Stephen Colbert Is Dead. Long Live Stephen Colbert.

Requiem for a beloved right-wing talk-show host.
Photograph via Getty Images

“The Colbert Report,” which is ending its nine-year run on Comedy Central on Thursday so that host Stephen Colbert can take over the “Late Show” when David Letterman retires in May, is thought of as a political show, and with good reason. Colbert’s faux-commentator character, a “well-intentioned, poorly informed, high-status idiot” as (the real) Colbert called him, was a brilliant lampoon of not just “Papa Bear” Bill O’Reilly, but, in a larger sense, the entire political media establishment, and its inability not only to get anything done, but to even have even a cogent conversation. Almost every time I watch either Fox News or MSNBC, I see people who still aren’t quite in on Colbert’s joke.

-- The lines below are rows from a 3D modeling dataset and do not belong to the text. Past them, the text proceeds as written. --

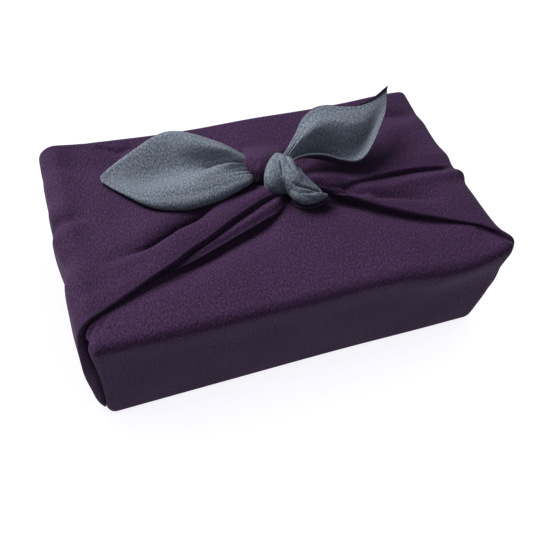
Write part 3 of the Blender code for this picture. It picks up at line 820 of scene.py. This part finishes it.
def points_and_normals(piece):
    count = len(piece.data.vertices)
    points, normals = np.empty(count * 3), np.empty(count * 3)
    piece.data.vertices.foreach_get("co", points)
    piece.data.vertices.foreach_get("normal", normals)
    return points.reshape(-1, 3), normals.reshape(-1, 3)


def move_points(piece, points):
    piece.data.vertices.foreach_set("co", np.asarray(points, float).ravel())
    piece.data.update()


def creased(piece, creases):
    """Presses soft troughs into the side of a piece that faces the press."""
    points, normals = points_and_normals(piece)
    moved = points.copy()
    for way, to_front, to_back, line in creases:
        way = np.array(way, float)
        flatten = np.eye(3) - np.outer(way, way)
        line = np.array(line, float) * MM
        key = np.arange(len(line), dtype=float)
        path = smooth_rows(key, line, np.linspace(0, key[-1], CREASE_STEPS * len(line)))
        tree = KDTree(len(path))
        for i, place in enumerate(path):
            tree.insert(flatten @ place[:3], i)
        tree.balance()
        low, high = path[:, :3].min(axis=0), path[:, :3].max(axis=0)
        # Only points near the line are looked at: three spreads away a crease has faded out.
        room = 3 * max(to_front, to_back) * MM + 6 * MM * np.abs(way)
        close = ((points > low - room) & (points < high + room)).all(axis=1)
        close = np.flatnonzero(close & (normals @ way < 0))
        found = [tree.find(flatten @ points[i]) for i in close]
        if not found:
            raise RuntimeError("A crease lies off " + piece.name)
        index = np.array([item[1] for item in found])
        gap = np.array([item[2] for item in found])
        behind = points[close, 1] > path[index, 1]
        spread = np.where(behind, to_back, to_front) * MM
        # The crease runs out over the first and the last sixth of its line.
        share = index / (len(path) - 1)
        ends = ease(share * 6) * ease((1 - share) * 6)
        # 1.7 gives a bottom a little sharper than a round trough's.
        depth = path[index, 3] * ends * np.exp(-((gap / spread) ** 1.7))
        moved[close] += depth[:, None] * way
    move_points(piece, moved)


def lowered(one):
    """The same crease in the cloth below, wider, so that what lies over it can dip."""
    way, to_front, to_back, line = one
    eased = [(*place[:3], LOWERED_SHARE * place[3]) for place in line]
    return way, to_front + LOWERED_WIDER, to_back + LOWERED_WIDER, eased


def uneven(piece, size, pitch, seed):
    """The small soft waves of a cloth that isn't quite flat; the foot stays on the floor."""
    points, normals = points_and_normals(piece)
    chance = np.random.default_rng(seed)
    wave = np.zeros(len(points))
    for _ in range(WAVES):
        way = chance.normal(size=3)
        way *= 2 * math.pi / (pitch * chance.uniform(0.7, 1.8) * np.linalg.norm(way))
        wave += np.sin(points @ way + chance.uniform(0, 2 * math.pi)) / math.sqrt(WAVES)
    hold = ease((points[:, 2] - STILL_FOOT) / WAVES_GROW)
    move_points(piece, points + (size * wave * hold)[:, None] * normals)


def dress(piece, slot, *finishes):
    """Gives a finished piece its place in the frame and its materials; slot is not used."""
    for finish in finishes:
        piece.data.materials.append(finish)
    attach(piece, "root")
    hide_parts(CAD_NODE)


# --- Materials ------------------------------------------------------------------------------


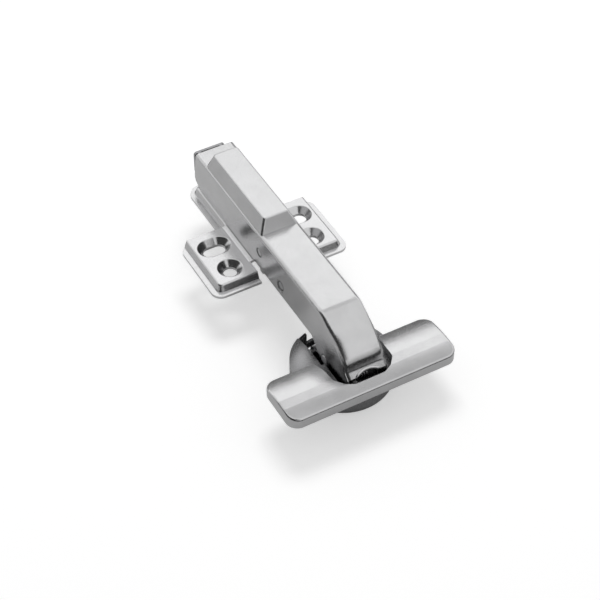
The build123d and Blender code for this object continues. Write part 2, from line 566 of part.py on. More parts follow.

The character was surprisingly pliable: Early critics worried that the TV Stephen was drawn so narrowly that he would inevitably grow one-note over the lifespan of a daily news show, but Colbert always kept the character moving and organic. And the reason for this, and the reason the show was so amazing—yet probably had to die at some point—was Colbert himself. The real one. Every year, the Colbert character faded a little bit more, and the real Colbert emerged. And this Colbert was wonderful.